I think people process grief in different ways. Some internalize while others feel the constant need to express their sorrow in manifold ways, whether through social media or through talking about their lost loved one in conversations. Some visibly show emotions while others choose to grieve privately.

I’ve also learned that because someone processes loss differently than you doesn’t make it wrong. Criticizing another’s way of showing grief only compounds their sorrow and does nothing to alleviate yours.

I’m not an expert in the field of grieving. I do remember the story of Job and how his friends came around in his time of sorrow. Perhaps the best thing they ever did for him was to sit with him in silence and be present to his loss. They messed up when they opened their mouths and tried to explain his suffering, attempting to speak for God and to heal his wounds with words. If they had stayed silent, Job’s pain might have been lessened and the book of Job might be quite a bit shorter. Then again, maybe not.

I know when people are hurting, your presence helps much more than your platitudes. Be the kind of person you would have wanted and do what you would have wanted done for you when you were grieving, and above all trust God to be the healer and comforter.

Falling Back

So apparently daylight savings ends on Sunday, November 6 at 2 am. I’m pretty sure whoever decided on that arbitrary time also decided to put the r in February and also chose Wednesday instead of Winsday.

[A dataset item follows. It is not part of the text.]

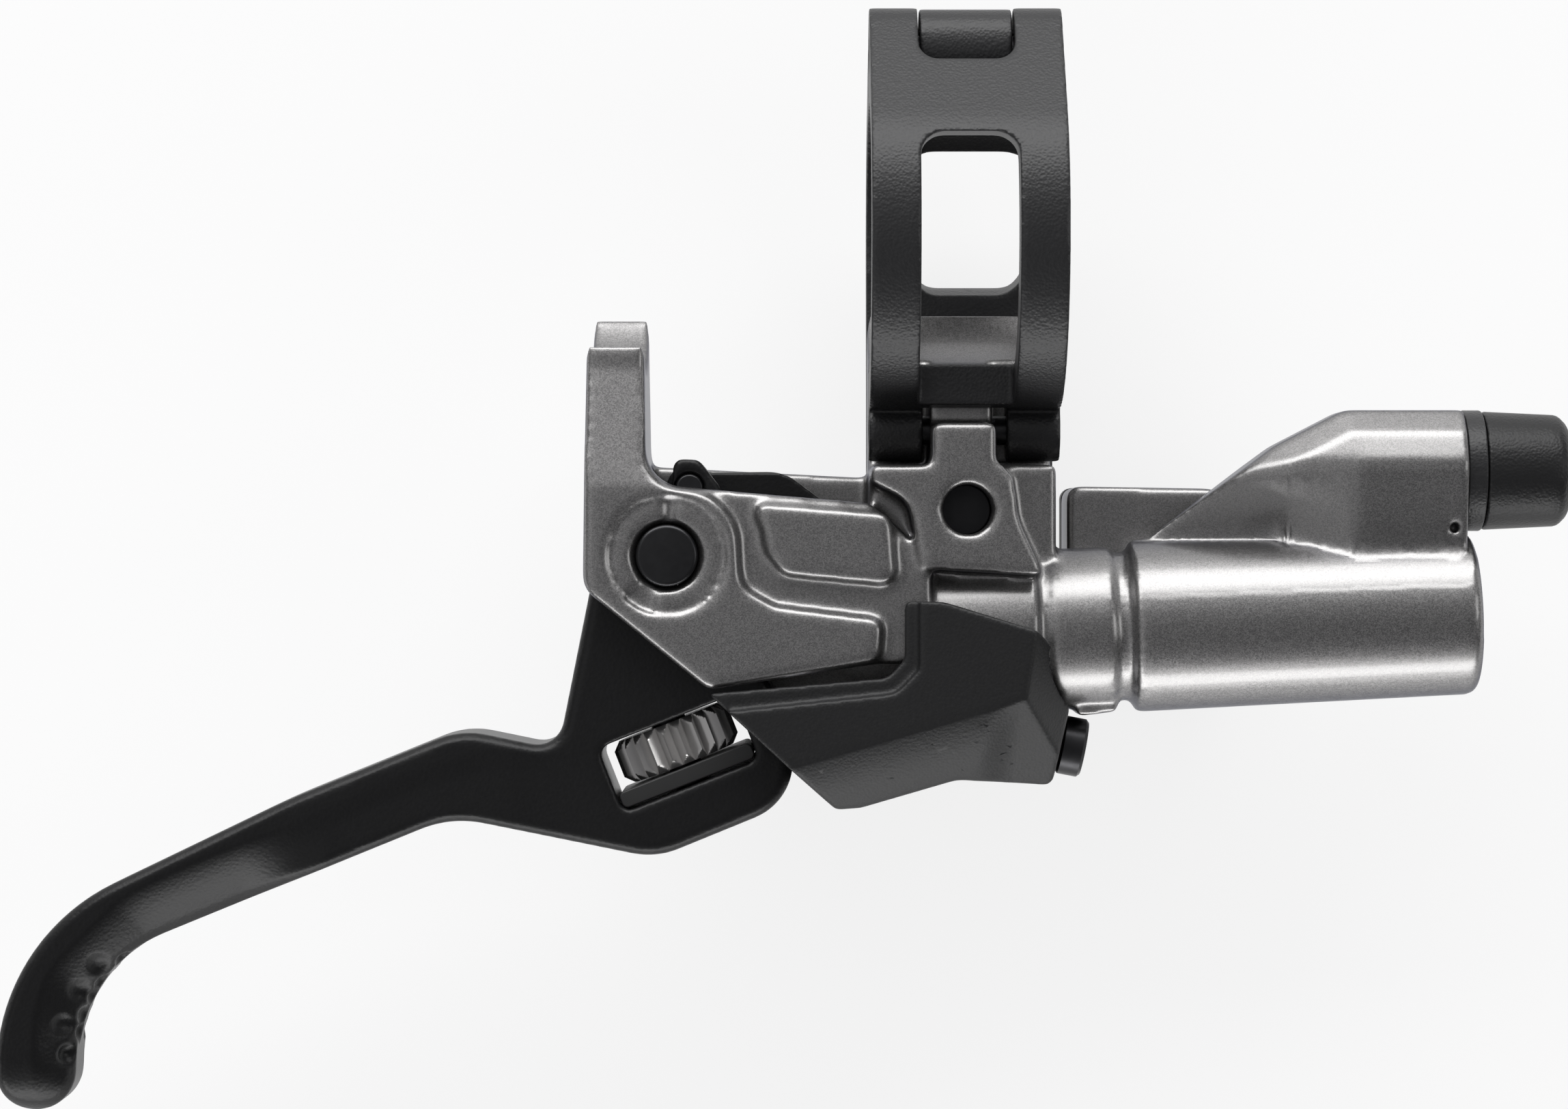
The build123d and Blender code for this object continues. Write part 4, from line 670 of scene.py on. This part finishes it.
# The room's colour follows the angle from its dimmest direction, and its strength falls towards both
# ends of the bar.
room = bpy.data.worlds.new("studio_room")
room.use_nodes = True
bpy.context.scene.world = room
walls = room.node_tree.nodes["Background"]
facing = room.node_tree.nodes.new("ShaderNodeTexCoord")
sides = room.node_tree.nodes.new("ShaderNodeSeparateXYZ")
above = room.node_tree.nodes.new("ShaderNodeVectorMath")
above.operation = "DOT_PRODUCT"
above.inputs[1].default_value = (0.50, -0.28, 0.82)
shade = room.node_tree.nodes.new("ShaderNodeValToRGB")
shade.color_ramp.interpolation = "EASE"
shade.color_ramp.elements[0].position = 0.35
shade.color_ramp.elements[0].color = (0.62, 0.62, 0.63, 1)
shade.color_ramp.elements[1].position = 1.0
shade.color_ramp.elements[1].color = (0.13, 0.13, 0.135, 1)
room.node_tree.links.new(facing.outputs["Generated"], sides.inputs["Vector"])
room.node_tree.links.new(facing.outputs["Generated"], above.inputs[0])
room.node_tree.links.new(above.outputs["Value"], shade.inputs["Fac"])
sideways = room.node_tree.nodes.new("ShaderNodeMath")
sideways.operation = "ABSOLUTE"
dimmed = room.node_tree.nodes.new("ShaderNodeMapRange")
dimmed.inputs["From Min"].default_value = 0.35
dimmed.inputs["From Max"].default_value = 0.95
dimmed.inputs["To Min"].default_value = 1.0
dimmed.inputs["To Max"].default_value = 0.35
room.node_tree.links.new(sides.outputs["X"], sideways.inputs[0])
room.node_tree.links.new(sideways.outputs[0], dimmed.inputs["Value"])
room.node_tree.links.new(dimmed.outputs["Result"], walls.inputs["Strength"])
room.node_tree.links.new(shade.outputs["Color"], walls.inputs["Color"])


def soft_lamp(name, place, width, depth, watts):
    """Rectangular soft lamp at a place, turned towards the middle of the part."""
    panel = bpy.data.lights.new(name, "AREA")
    panel.shape = "RECTANGLE"
    panel.size = width
    panel.size_y = depth
    panel.energy = watts
    holder = bpy.data.objects.new(name, panel)
    holder.location = place
    towards = Vector((-0.015, -0.027, 0.0)) - Vector(place)
    holder.rotation_euler = towards.to_track_quat("-Z", "Y").to_euler()
    bpy.context.collection.objects.link(holder)


soft_lamp("rider_side_lamp", (-0.08, 0.53, 0.27), 0.9, 0.40, 5.0)
soft_lamp("blade_side_lamp", (-0.05, -0.60, 0.11), 0.9, 0.20, 2.8)
soft_lamp("right_lamp", (0.60, 0.05, 0.45), 0.3, 0.3, 0.6)

# Camera: it looks straight down on the clamp's front band, from as far as the photograph's own camera
# and with its angle of view.
camera_data = bpy.data.cameras.new("camera")
camera_data.lens = 101.8
camera_data.sensor_width = 36.0
camera_data.clip_start = 0.01
camera = bpy.data.objects.new("camera", camera_data)
camera.location = (-15.09 * mm, -26.51 * mm, 371 * mm)
bpy.context.collection.objects.link(camera)
bpy.context.scene.camera = camera
bpy.context.scene.view_settings.view_transform = "Standard"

I get that daylight savings had a purpose way back in ye olden days, but all it does is mess with my sleep schedule. On the day we fall back an hour and are supposed to gain an hour of sleep, I end up messing up and actually losing another hour. Plus, if you look outside at 5 pm, it feels like midnight. Nobody wants that.

At some point, we need to stop messing with our clocks and just let things be. Setting my alarm for 5 am is bad enough without having to spring forward and fall back.

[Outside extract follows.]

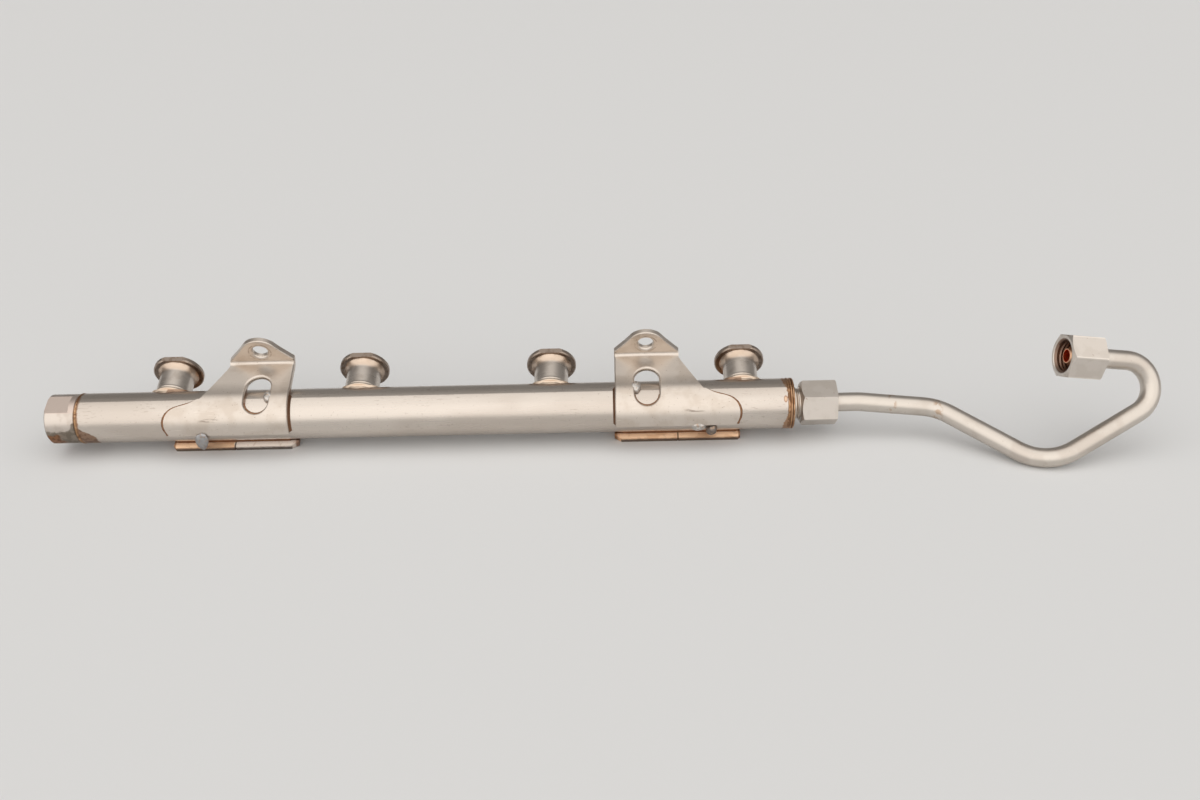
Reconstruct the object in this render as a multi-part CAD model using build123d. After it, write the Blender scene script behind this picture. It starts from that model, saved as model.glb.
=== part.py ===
from build123d import *
import os
from math import atan2, cos, degrees, hypot, pi, radians, sin, sqrt, tan

# Four-cylinder direct-injection fuel rail with its high-pressure delivery pipe.
# Every piece is drawn in the rail's own frame: X along the tube, Y along the
# injector cups, Z square to both, with the origin on the tube's axis midway
# between the two middle cups. It is then laid down on the floor by place().

# ---- sizes (mm, degrees) ----
injector_pitch = 82.0
rest_tilt = 21.5            # the cups point up by this much as the rail lies
origin_x, origin_y = 60.0, -3.1      # middle of the whole part's footprint
# tube
tube_od, tube_id = 21.3, 16.0
tube_left, tube_right = -157.9, 140.7
port_d = 3.2                # cross hole from the tube into each cup
# injector cups
stem_od, cup_bore, cup_foot_od = 14.6, 11.0, 16.2
flange_od, flange_t, flange_front = 21.4, 2.4, 23.2
flange_flat = 10.0          # width of the locating flat on the flange's rim
flare_high, flare_low = 1.5, -1.1    # ends of the foot's flare, above the tube's top
bell_len, bell_grow = 3.1, 1.35      # the stem widens under the flange
cup_braze_t, cup_braze_w = 1.0, 0.7
# end fittings
fitting_od, fitting_len, fitting_af, fitting_flat_len = tube_od - 0.3, 12.8, tube_od - 2.3, 10.2
port_minor_d, port_depth = 10.4, 10.5
spigot_len, end_braze_w, end_braze_proud = 8.0, 1.1, 0.12
outlet_flange_od, outlet_flange_t = tube_od + 0.2, 1.9
nipple_d, nipple_len, nipple_neck_d, nipple_neck_len = 12.3, 11.1, 13.8, 1.0
nipple_bore, seat_mouth_d = 4.4, 10.6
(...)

If I’m setting my clocks back, I want to set them back to 1985 when times were simpler and life made more sense.

The Purpose of Life

According to the Westminster Shorter Catechism, “Man’s chief end is to glorify God, and to enjoy him for ever.”

John Piper added that you could just as easily say that our chief end is to glorify God BY enjoying him forever. We glorify God fullest when we engage in all that He is and receive all that He has for us.

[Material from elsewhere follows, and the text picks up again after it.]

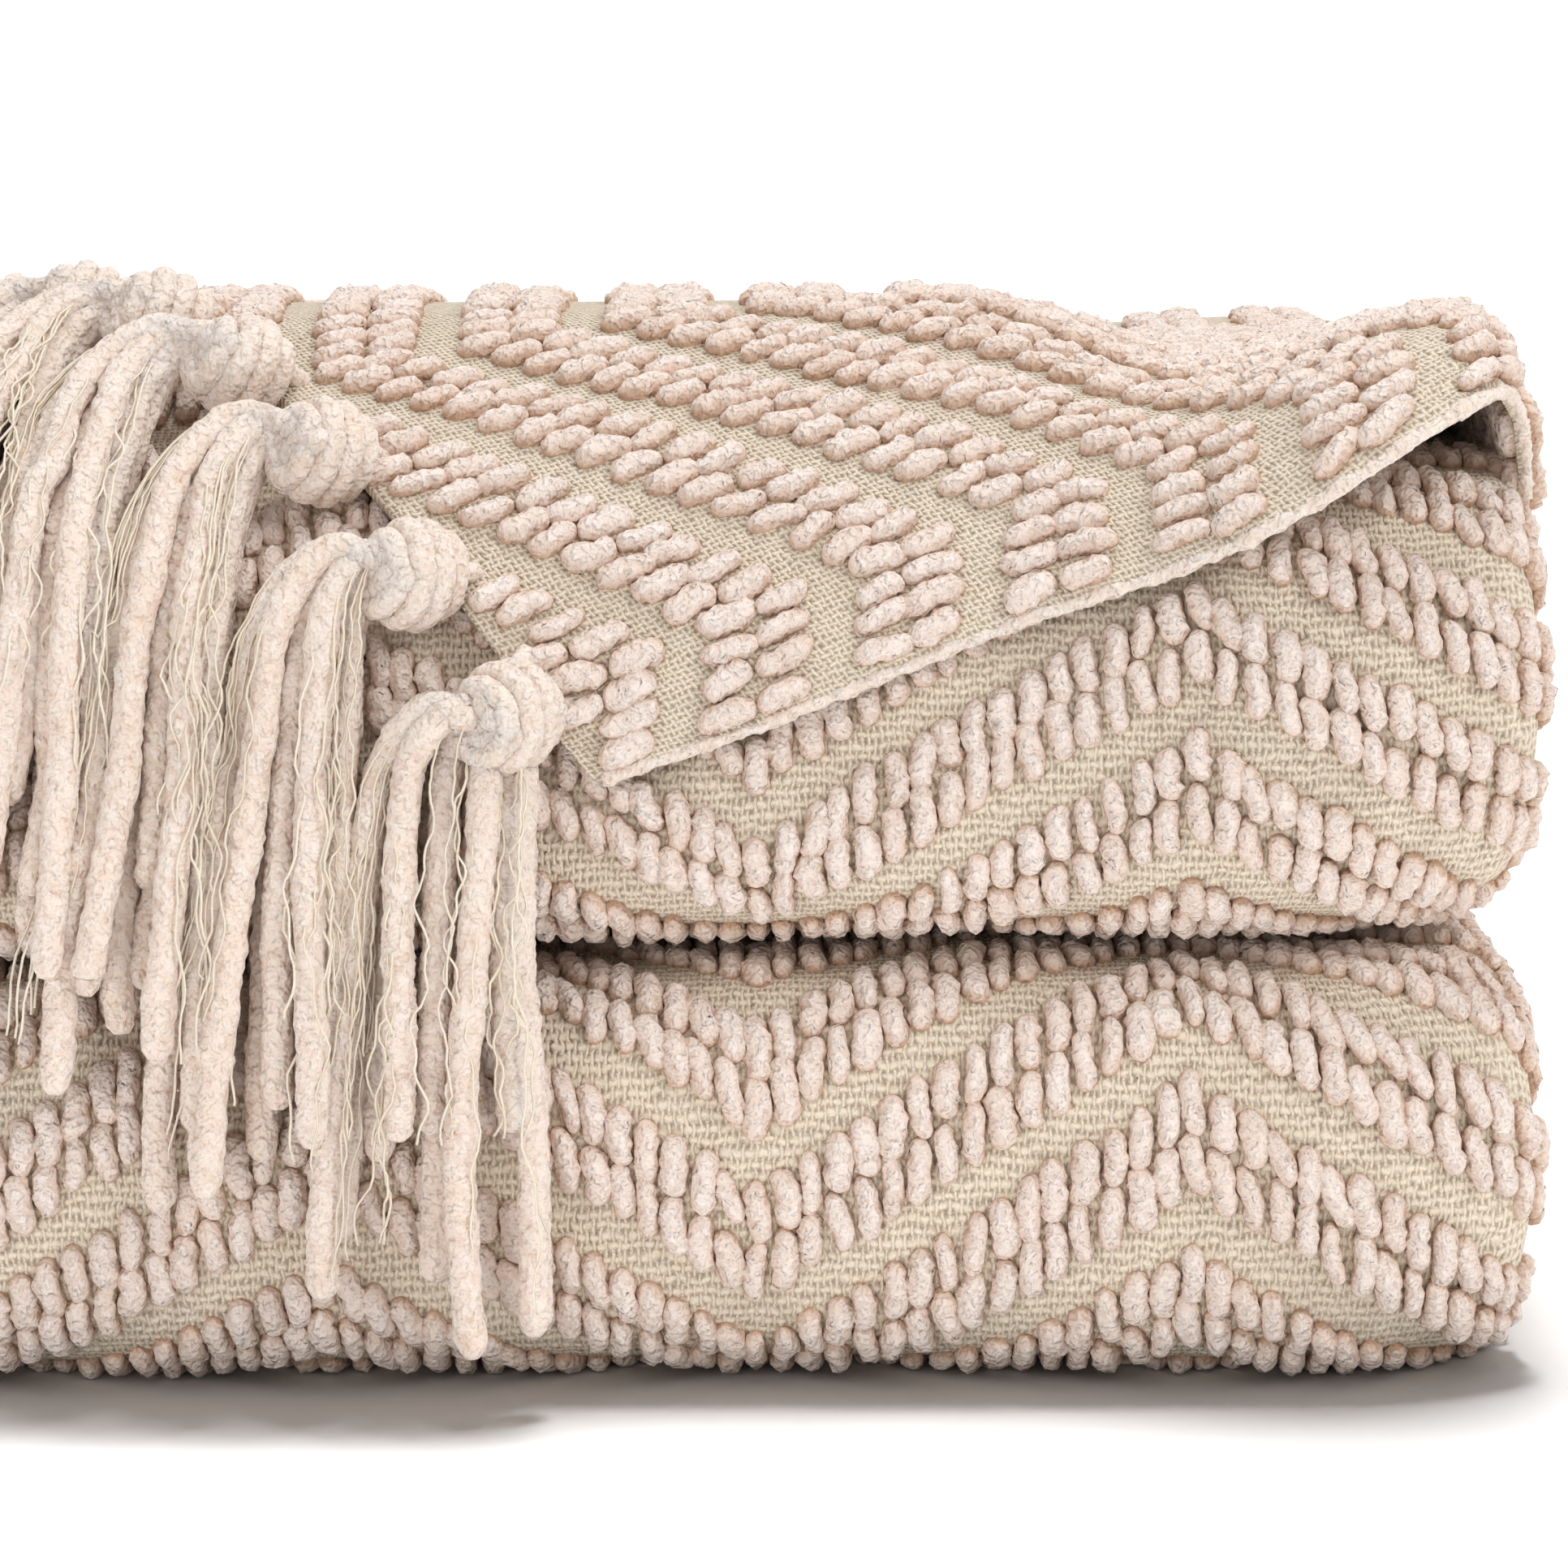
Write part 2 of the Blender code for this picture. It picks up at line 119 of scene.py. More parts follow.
# The tassels along the fringed edge
TASSEL_FIRST = 16.0
TASSEL_PITCH = 27.5
KNOT_ALONG = 7.6
KNOT_DEEP = 8.0
KNOT_CLEAR = 0.4
KNOT_RINGS = 6
STRAND_REACH = 92.0
ROOT_RISE = 1.0
TASSELS = table(
    "aside lean spread",
    (6.0, 2.0, 2.0),
    (15.5, 5.0, 1.3),
    (19.5, 6.0, 1.1),
    (21.5, 7.0, 1.0),
    (21.5, 7.0, 0.97),
    (21.5, 6.5, 0.96),
    (21.0, 6.5, 0.95),
    (20.5, 6.0, 0.94),
)
STRANDS = table(
    "across layer length",
    (-5.35, 0, 106.0),
    (0.0, 0, 113.0),
    (5.35, 0, 100.0),
    (-5.35, 1, 110.0),
    (0.1, 1, 97.0),
    (5.35, 1, 114.0),
    (-2.8, 2, 102.0),
    (2.9, 2, 108.0),
)
STRAND_FIRST_LIFT = 3.3
STRAND_LAYER = 4.9

# How the stack has settled
PLACE_X = 2.7
PLACE_Y = 6.1
FRONT_ZONE = 120.0
UPPER_SPAN = (70.0, 165.0)
DROOP = 8.0
DROOP_EASE = 0.86
SHOULDER_SPAN = (-20.0, 130.0)
HEAVE = 17.2
HEAVE_Y = -94.5
HEAVE_FRONT = 36.0
HEAVE_BEHIND = 88.0
HEAVE_SPAN = (20.0, 165.0)
HEAVE_LEFT_SPAN = (70.0, 172.0)
LEAN = 14.5
LEAN_SPAN = (79.0, 120.0)
SAG_SPAN = (60.0, 125.0)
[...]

I think mark of a life well lived was that people looked at us and saw Jesus. They saw how we lived our lives and chose our words and read the words of God not written down on tablets but engraved on human hearts. They may not have ever picked up a Bible, but they read us and saw and heard the gospel.

I’ve heard it before and I’ve said it before that most of us want to look good and feel good when we should be good and do good. We want to make an impression, but we should make a difference.

To have lived well doesn’t mean that you jumped out of planes or climbed mountains or swam with sharks. It means that God’s purposes became your purposes, God’s heart became your heart, and God’s will became your will. It means that when you first meet God in heaven, you can hear the words, “Well done, good and faithful servant.”

Not Gonna Bow

I love this album cover. In case you didn’t grow up listening to Christian music, this is the cover of the album No Compromise by the late great artist Keith Green. The cover is a rendering of the account of Shadrach, Meshach, and Abednego and their refusal to bow down to the golden image of the king, even though the king had ordered anyone who disobeyed to be thrown alive into a fiery furnace.

As the cover indicates, they were the only ones who didn’t comply. All they had was each other and their faith in the true and living God. They said that the God they served was able to deliver them, but even if He didn’t, they would never bow down to any idol or false god.

Those who follow Jesus face a similar dilemma in this current age. So many voices are telling them to compromise their convictions and to endorse what the Bible does not. They are told to bow down to a politically correct god who tolerates any deviant behavior and is more like a benign teddy bear than the Sovereign Lord of the universe.

We will only stand against the tide of popular opinion when we stand together. If I’m isolated, I am more likely to compromise and to give in than if I’m standing within the community of believers who will encourage me, challenge me, and hold me accountable. I will be better able to articulate what I believe and speak against the culture in truth and love.

If you didn’t read the end of the story, God rescued Shadrach, Meshach, and Abednego out of that fiery furnace. In fact, when the king looked into the furnace, he saw not three but four people walking unharmed in the midst of the flames (and one looked like the Son of God).

They met Jesus in the midst of persecution and tribulation and didn’t waver from their confidence in the God of Abraham, Isaaac, and Jacob. When we have Jesus with us, we know we will persevere no matter what we face and no matter what anyone throws at us or does to us because of what we believe.

For Those Who Walked With Us

“For those
who walked with us,
this is a prayer.
For those
who have gone ahead,
this is a blessing.
For those
who touched and tended us,
who lingered with us
while they lived,
this is a thanksgiving.
For those
who journey still with us
in the shadows of awareness,
in the crevices of memory,
in the landscape of our dreams,
this is a benediction” (Jan Richardson)

I guess if I had to add anything it would be this — give thanks for the people in your life who make your life better. Be grateful for those who have shown you Jesus and believed for you when you couldn’t believe for yourself and have been strong for you to carry your burdens when you were weak.

For those who journey with you still, let them know how much they mean to you. Never assume they know you love them. Never assume they know how grateful you are for them. Tell them while you still can. At some point, you will be left with unspoken words of thanks without the person to speak them to.

For those who journey with you no longer, give thanks. As much as they blessed you, pay it forward by blessing someone else. As much as they encouraged and mentored you, encourage and mentor someone else. As present as they were in your life in times of plenty and of want, be present in the lives of others to be the tangible hands and feet of Jesus.